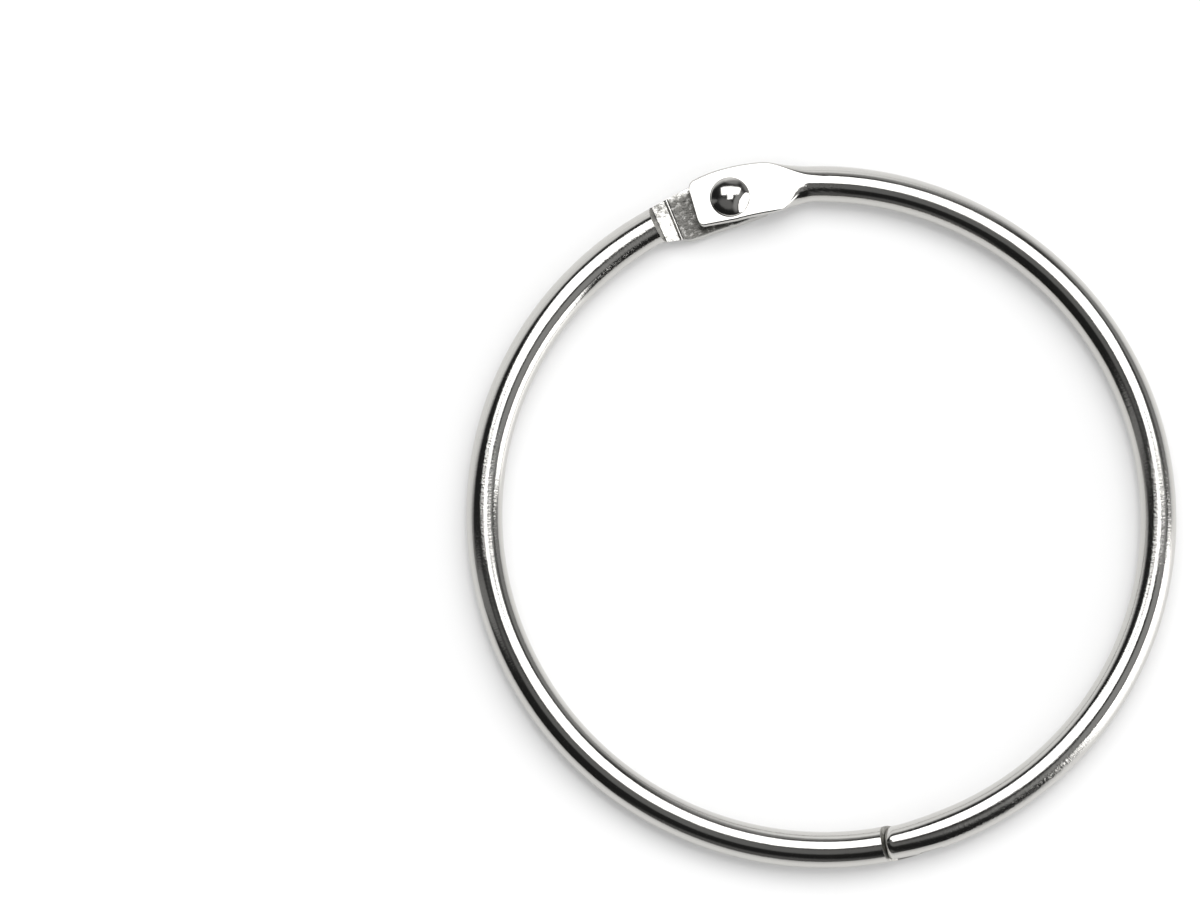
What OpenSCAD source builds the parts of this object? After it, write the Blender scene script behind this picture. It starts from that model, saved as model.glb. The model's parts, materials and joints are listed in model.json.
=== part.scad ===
// Hinged book ring: two like stamped halves of round wire that lap at both ends.
// One lap is a pair of flattened paddles that turn on a rivet. The other is a pair of
// hooked tips that snap together. The ring lies flat in XY with its hinge on +Y and its
// snap on -Y. Z is up, and z = 0 is the surface that it lies on. Millimetres.

/* [Ring] */
// Inside diameter of the closed ring
ring_id = 51; // [40:1:76]
// Diameter of the round wire
wire_d = 2.9; // [2.7:0.1:3.2]
// Swing of the upper half away from closed, in degrees
swing = 0; // [0:1:155]

/* [Hinge paddle] */
// Rivet centre to the square end of the paddle
paddle_end = 2.95; // [2.7:0.05:3.2]
// Centre line of the wire to the outer edge of the pressed face
paddle_out = 1.93; // [1.8:0.01:2.1]
// Centre line of the wire to the inner edge of the pressed face
paddle_in = 2.07; // [1.9:0.01:2.2]
// Centre line of the wire to the rivet, which stands inside it
rivet_in = 0.32; // [0.2:0.01:0.4]
// How much further in the lower paddle stands than the upper one
lower_offset = 0.2; // [0:0.01:0.25]
// Depth of the pressed face below the crest of the wire
press_depth = 0.1; // [0.05:0.01:0.2]
// Swell of the flanks past the pressed face
flank_swell = 0.45; // [0.35:0.01:0.5]
// How far the flanks lean back in towards the seat
flank_lean = 0.42; // [0.3:0.01:0.45]
// Radius of the paddle's outer corner
corner_out = 0.5; // [0.3:0.05:0.6]
// Radius of the paddle's inner corner
corner_in = 0.4; // [0.2:0.05:0.5]

/* [Hinge neck] */
// Rivet centre to where the pressed face starts to narrow
neck_start = 3.2; // [3:0.1:3.4]
// Rivet centre to where the pressed face has died out
neck_end = 7.8; // [7.4:0.1:8.2]
// Rivet centre to the small riser at the end of the seat
seat_len = 4.8; // [4.6:0.05:5]
// Length of the ledge between the riser and the shoulder
ledge_len = 1.2; // [1:0.05:1.4]
// Depth of the ledge below the seat
ledge_drop = 0.16; // [0.1:0.01:0.25]
// Length over which the hinge shoulder rises to the crest
shoulder_run = 0.55; // [0.4:0.05:0.7]

/* [Snap closure] */
// Length of the lap between the two shoulders
lap_len = 5.8; // [5.4:0.1:6.2]
// Height of the hook's wall
hook_step = 0.6; // [0.4:0.05:0.8]
// Length over which the shoulder drops
snap_wall_run = 0.3; // [0.2:0.05:0.4]
// Height of the shoulder's foot above the middle of the wire
snap_foot = 0.6; // [0.5:0.05:0.8]
// Length of the ramp from that foot to the hook's groove
ramp_len = 0.85; // [0.7:0.05:1]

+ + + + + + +

SHORT EXERCISE: Return, please, the lines of the data from the first through the line containing "swing = 0; // [0:1:155]", both kept, exactly as they stand and nothing more.

REPLY TO THE EXERCISE:
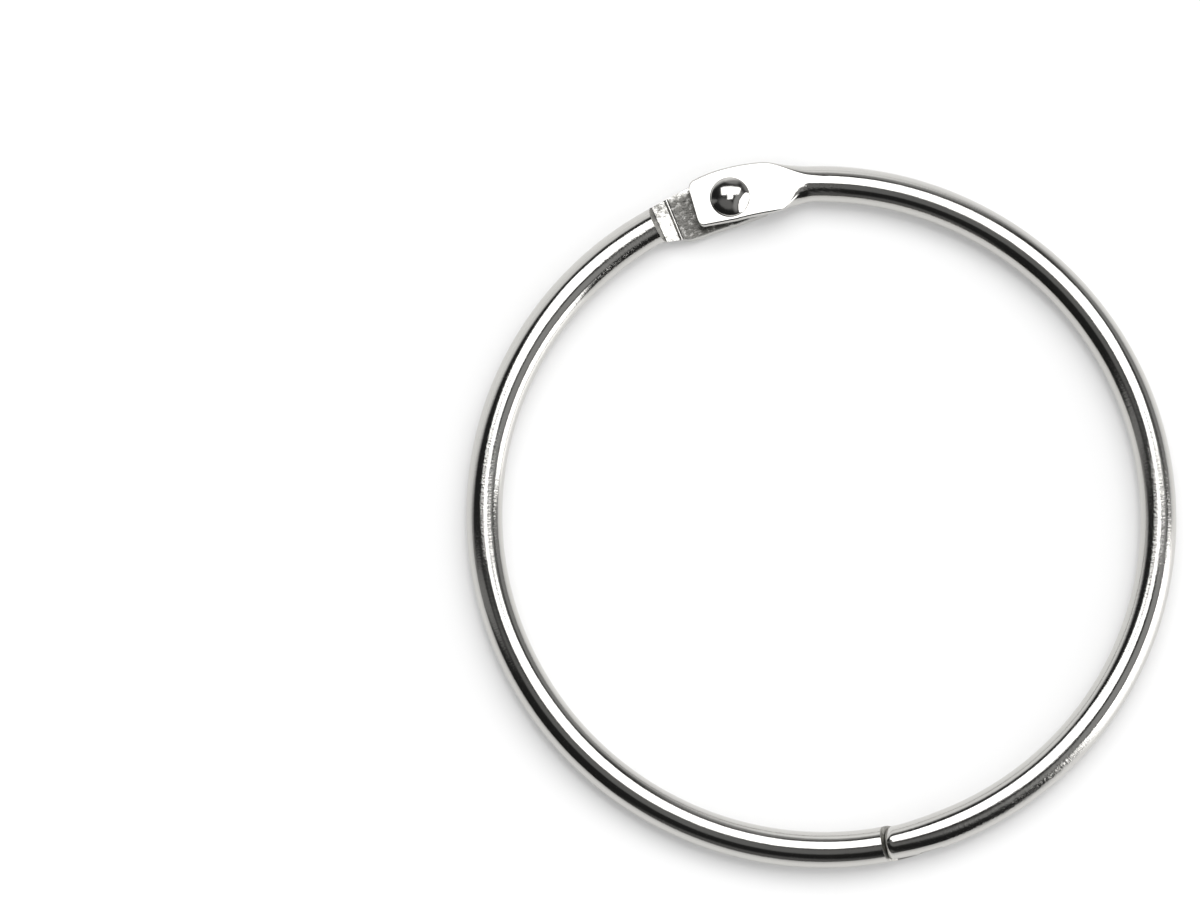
What OpenSCAD source builds the parts of this object? After it, write the Blender scene script behind this picture. It starts from that model, saved as model.glb. The model's parts, materials and joints are listed in model.json.
=== part.scad ===
// Hinged book ring: two like stamped halves of round wire that lap at both ends.
// One lap is a pair of flattened paddles that turn on a rivet. The other is a pair of
// hooked tips that snap together. The ring lies flat in XY with its hinge on +Y and its
// snap on -Y. Z is up, and z = 0 is the surface that it lies on. Millimetres.

/* [Ring] */
// Inside diameter of the closed ring
ring_id = 51; // [40:1:76]
// Diameter of the round wire
wire_d = 2.9; // [2.7:0.1:3.2]
// Swing of the upper half away from closed, in degrees
swing = 0; // [0:1:155]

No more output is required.